Current student and Art Co-Chair for the NYLS Media, Entertainment, and Fashion Law Association Nina Rice ’24 agrees. “Law school can be very stressful, but taking a moment to appreciate the art can be both a calming and grounding experience. I also find that the collection encourages a sense of pride amongst the NYLS community and seeing the art on our hallways reminds me of all the students who have come before me and will come after me.”
(Left) Distinguished Adjunct Professor of Law Lawrence Lederman poses with two prints from his nature photography series. (Right) Selection of photographs from Professor Lederman's nature series.
Within the classrooms — often adorned with pieces from the School’s collection — students can study the actual practice of art law and learn what it takes to be a lawyer in the art world. NYLS Adjunct Professor Hartley Waltman ’88 — general counsel of the Americas for Phillips auction house and an artist in his own right — teaches the course as an overview of the multifaceted practice.
“It's an amalgam of corporate law, insurance law, uniform, Uniform Commercial Code, contracts, litigation, endangered species law, and on and on,” he says. Lawyers in the art field will need a particularly expansive toolkit. Professor Waltman teaches each discretely, and he doesn’t shy away from philosophical questions about the practice. “What does the law do?” he asks his students. It may be initially about protecting artists, but what about dealers? Galleries? Agents? Auction houses? Collectors?
What are the ethical issues they might face, like issues of repatriation? Or endangered species law? Professor Waltman takes students through real-world cases to determine how best to approach these thorny issues.
Professor Waltman is also keen to introduce students to the unique and vital world in which they’ll be working should they choose to pursue art. “I love the people in the art world, because they are all such individuals,” Waltman says.
“They might have a fascination with porcelain, but not just any porcelain. It might be Chinese export porcelain or 19th-century French porcelain. They are so specific, and they love it. They love seeing beautiful things.” It’s an opportunity to be surrounded by creativity and new ways of thinking.
“The people are fascinating, and objects are just brilliant to look at every day, and the issues every day are different.”
Goddess sculpture series by Colette T. Katz '07 in the Mendik Library: Goddess of Choice, Goddess of Unity, All-Seeing Goddess, Earth Goddess (left to right)
The newest addition to the NYLS collection is a set of four sculptures depicting goddesses by Colette T. Katz ’07. They can be interpreted as a nod to our student body, which represents women at a rate higher than most law schools, says Associate Dean and Vice President for Institutional Advancement, and Chief Development Officer Jeff Becherer.
“Growing our collection has been somewhat organic,” Becherer says, with gifts, commissions, and estates.

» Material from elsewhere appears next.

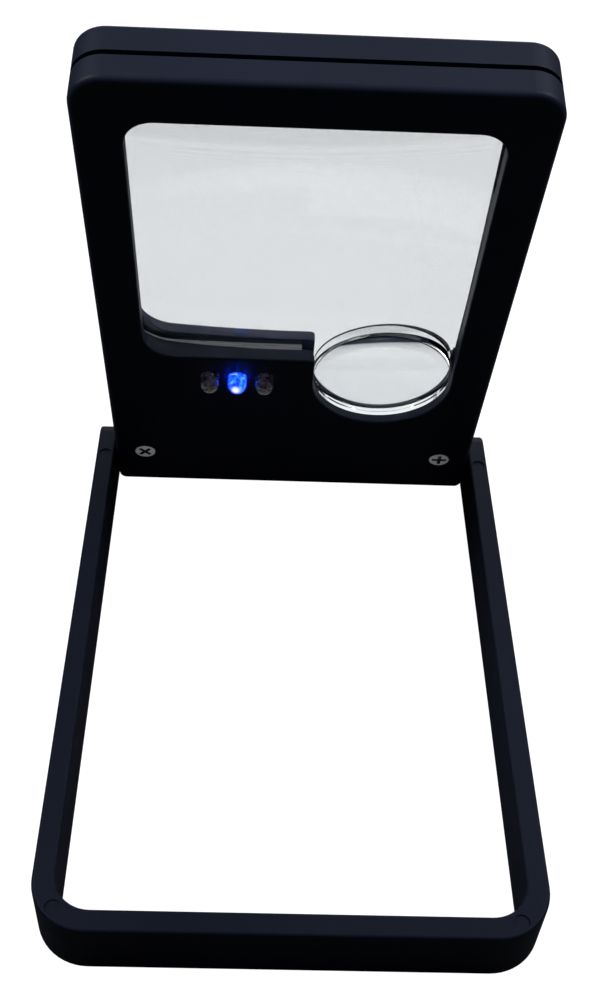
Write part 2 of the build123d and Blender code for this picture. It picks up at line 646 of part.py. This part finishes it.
def build():
    """Every sub-part by name, each a list of solids in the row frame."""
    parts = {"stand_frame": [stand_frame()]}
    head = {
        "front_shell": [front_shell()],
        "rear_shell": [rear_shell()],
        "main_lens": [main_lens()],
        "loupe_lens": [loupe_lens()],
        "led_leads": lamp_leads(),
        "circuit_board": [circuit_board()],
        "resistors": resistors(),
        "switch_housing": [switch_housing()],
        "switch_terminals": switch_terminals(),
        "switch_lever": [switch_lever()],
        "switch_wiper": [switch_wiper()],
        "switch_button": [switch_button()],
        "coin_cell_rear": [coin_cell(CELL_STACK_Z0)],
        "coin_cell_front": [coin_cell(CELL_STACK_Z0 + CELL_T)],
        "negative_contact": [negative_contact()],
        "positive_contact": [positive_contact()],
        "battery_cover": [battery_cover()],
        "case_screws": [case_screw(-SCREW_X, 45), case_screw(SCREW_X, 0)],
    }
    for name, x in zip(("led_white_left", "led_uv_centre", "led_white_right"), LED_SPOTS):
        head[name] = [lamp(x)]
    for name, side in (("left", -1), ("right", 1)):
        parts[f"hinge_pin_{name}"] = [hinge_pin(side)]
        parts[f"hinge_washer_{name}"] = [hinge_washer(side)]
        head[f"hinge_bush_{name}"] = [hinge_bush(side)]
    for name, shapes in head.items():
        parts[name] = [place_head(shape) for shape in shapes]
    return parts


def write_parts():
    os.makedirs("parts", exist_ok=True)
    for name, shapes in build().items():
        solids = [solid for shape in shapes for solid in shape.solids()]
        export_step(Compound(solids) if len(solids) > 1 else solids[0], f"parts/{name}.step")


write_parts()
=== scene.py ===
import json
import math
import bpy
import bmesh
from mathutils import Matrix, Vector

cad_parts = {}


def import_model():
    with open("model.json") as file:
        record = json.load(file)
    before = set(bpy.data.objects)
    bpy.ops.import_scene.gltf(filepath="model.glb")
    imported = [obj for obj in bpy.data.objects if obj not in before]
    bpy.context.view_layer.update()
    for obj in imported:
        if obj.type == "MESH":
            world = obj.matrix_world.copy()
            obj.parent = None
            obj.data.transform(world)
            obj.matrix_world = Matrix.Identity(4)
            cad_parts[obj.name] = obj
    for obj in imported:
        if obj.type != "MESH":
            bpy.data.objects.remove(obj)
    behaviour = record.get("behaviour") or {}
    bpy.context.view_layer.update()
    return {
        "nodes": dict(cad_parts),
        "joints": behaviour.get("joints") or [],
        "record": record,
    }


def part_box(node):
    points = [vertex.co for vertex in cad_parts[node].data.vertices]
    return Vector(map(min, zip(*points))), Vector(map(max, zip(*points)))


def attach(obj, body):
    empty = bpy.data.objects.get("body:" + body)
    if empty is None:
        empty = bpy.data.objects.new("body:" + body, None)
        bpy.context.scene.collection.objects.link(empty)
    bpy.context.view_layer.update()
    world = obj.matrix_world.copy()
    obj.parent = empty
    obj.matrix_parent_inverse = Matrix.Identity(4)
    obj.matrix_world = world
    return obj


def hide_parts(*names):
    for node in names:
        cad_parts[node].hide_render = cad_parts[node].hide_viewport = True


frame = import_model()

MM = 0.001

HINGE_JOINT = next(j for j in frame["joints"] if j["name"] == "head_hinge")
HINGE = Vector(HINGE_JOINT["pos_m"])
TILT = math.radians(90 - HINGE_JOINT["range_deg"][1])
# head coordinates: x across, y up the head from the hinge, z out of the front face
HEAD = Matrix.Translation(HINGE) @ Matrix.Rotation(math.pi / 2 + TILT, 4, "X")

# sizes and places in the head, in mm and head coordinates
WINDOW_HALF = 24.1
LOUPE_SEAT_R = 10.87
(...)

It’s a representation of the variety of people who have traveled through the School’s halls and sat in its classrooms who generously give something to the next generation of NYLS students.
“New York Law School is located in the most significant cultural center of the world, and our collection allows the Law School to participate actively in that culture. Further, the collection’s diversity, much like our student body, is vast and embodies all aspects of New York.”
“Much like law, art is a reflection of community values, ideas, and aspirations,” says Dean and President Anthony W. Crowell. “NYLS's extraordinary collection aims to inspire our students, faculty, and graduates to be agents of change using our city as a canvas on which to create and achieve their visions for a better and more just world."